§ BRIEF:
Copy out each line in the material below that has the word "degrees".

Start of PROVIDED DATA

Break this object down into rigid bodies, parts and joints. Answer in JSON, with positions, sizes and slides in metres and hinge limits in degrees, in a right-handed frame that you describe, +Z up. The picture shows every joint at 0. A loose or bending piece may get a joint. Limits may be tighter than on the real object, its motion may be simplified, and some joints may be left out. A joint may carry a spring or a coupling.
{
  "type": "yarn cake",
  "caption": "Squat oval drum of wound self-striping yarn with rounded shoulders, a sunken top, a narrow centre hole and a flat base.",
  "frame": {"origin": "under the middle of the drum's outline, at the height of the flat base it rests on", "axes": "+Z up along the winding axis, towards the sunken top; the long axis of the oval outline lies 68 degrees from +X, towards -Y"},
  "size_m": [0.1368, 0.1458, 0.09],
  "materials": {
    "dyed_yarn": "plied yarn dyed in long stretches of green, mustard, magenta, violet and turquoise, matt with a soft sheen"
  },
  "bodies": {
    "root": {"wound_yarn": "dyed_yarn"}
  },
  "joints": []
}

End of PROVIDED DATA

§ WRITTEN SOLUTION:
Break this object down into rigid bodies, parts and joints. Answer in JSON, with positions, sizes and slides in metres and hinge limits in degrees, in a right-handed frame that you describe, +Z up. The picture shows every joint at 0. A loose or bending piece may get a joint. Limits may be tighter than on the real object, its motion may be simplified, and some joints may be left out. A joint may carry a spring or a coupling.
  "frame": {"origin": "under the middle of the drum's outline, at the height of the flat base it rests on", "axes": "+Z up along the winding axis, towards the sunken top; the long axis of the oval outline lies 68 degrees from +X, towards -Y"},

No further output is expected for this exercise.